Naa40, also known as N-alpha-acetyltransferase 40, is a highly specific epigenetic enzyme. It catalyzes the transfer of an acetyl moiety to the alpha-amino group of serine 1 on histones H4 and H2A. This histone N-terminal acetylation is involved in regulating gene expression, chromatin function, and is associated with various biological processes such as metabolism and cancer development [1,2,3,4,5,6,7,8].
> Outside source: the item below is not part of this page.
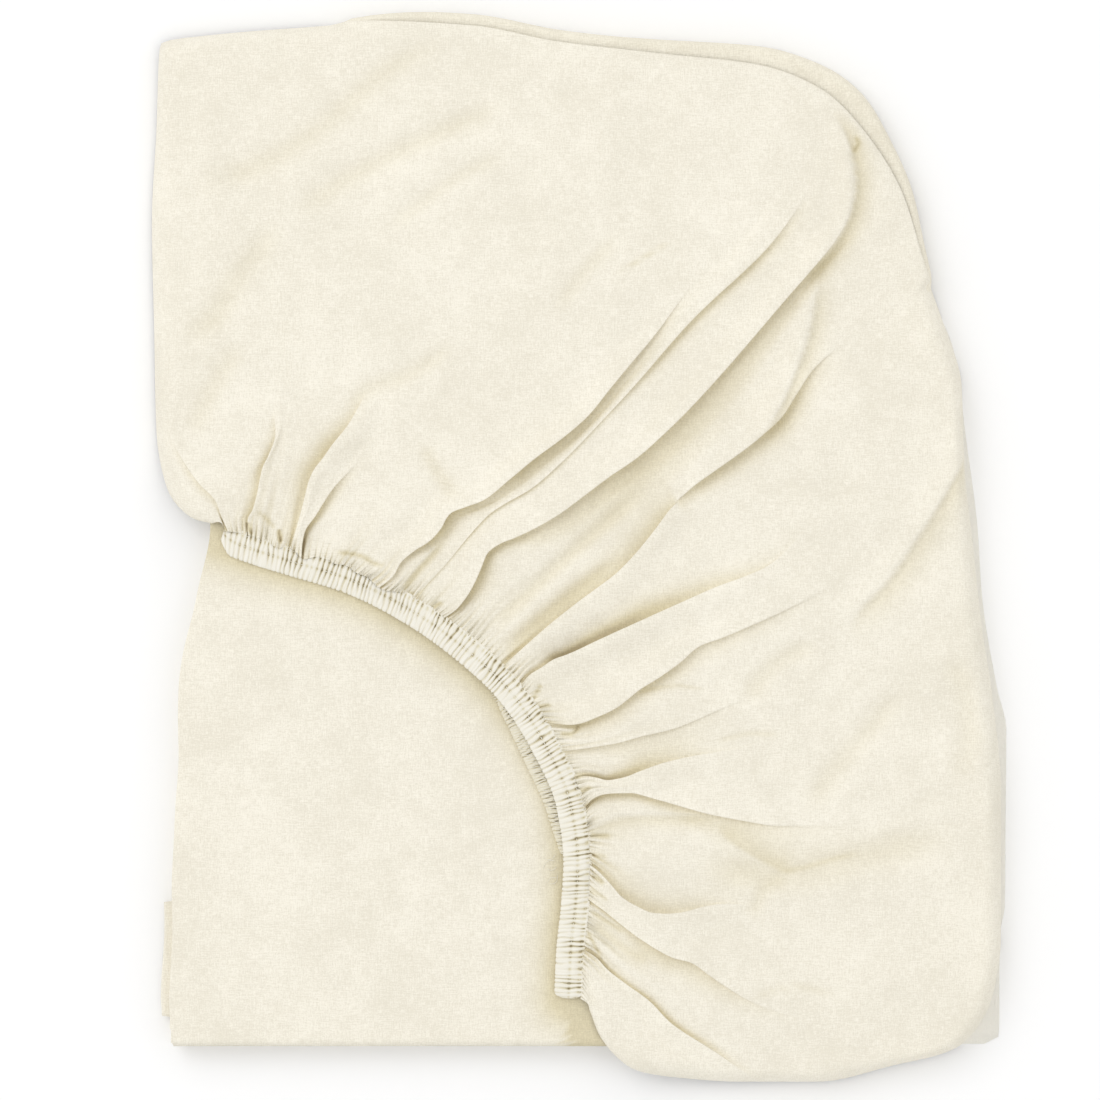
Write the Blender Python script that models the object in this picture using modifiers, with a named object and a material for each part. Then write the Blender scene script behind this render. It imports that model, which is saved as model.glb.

Depletion of Naa40 in CRC cell lines inhibits cell proliferation, survival, and increases their sensitivity to 5-Fluorouracil treatment. In vivo, the absence of Naa40 significantly delays the growth of human CRC xenograft tumors. Naa40 knockdown reduces the levels of symmetric dimethylation of histone H4 through transcriptional downregulation of PRMT5, leading to altered expression of key oncogenes and tumor suppressor genes [1]. In murine hepatocytes, Naa40 depletion increases intracellular acetyl-CoA levels, enhancing lipid synthesis, which is also replicated in Drosophila melanogaster larval fat body [2]. In CRC cells, Naa40 controls key one-carbon metabolic genes and metabolites, promoting resistance to antimetabolite chemotherapy [3]. In hepatocellular carcinoma, high Naa40 expression correlates with poor prognosis, and is associated with T stage, pathologic stage, etc., while having an inverse correlation with immune cell infiltration [5]. In osteosarcoma cells, Naa40 depletion reduces cell viability, migration, and invasion, and in vivo, it inhibits the proliferative and metastatic potential of these cells by epigenetically regulating AGR2 expression [6]. In colorectal cancer cells, Naa40 depletion induces p53-independent apoptosis via the mitochondrial pathway [7].

In conclusion, Naa40 plays crucial roles in multiple biological processes and diseases. Its functions in cancer, metabolism, and immune regulation have been revealed through various loss-of-function experiments including in vitro cell lines and in vivo xenograft models. These findings highlight Naa40 as a potential therapeutic target in diseases such as colorectal cancer, liver cancer, and osteosarcoma.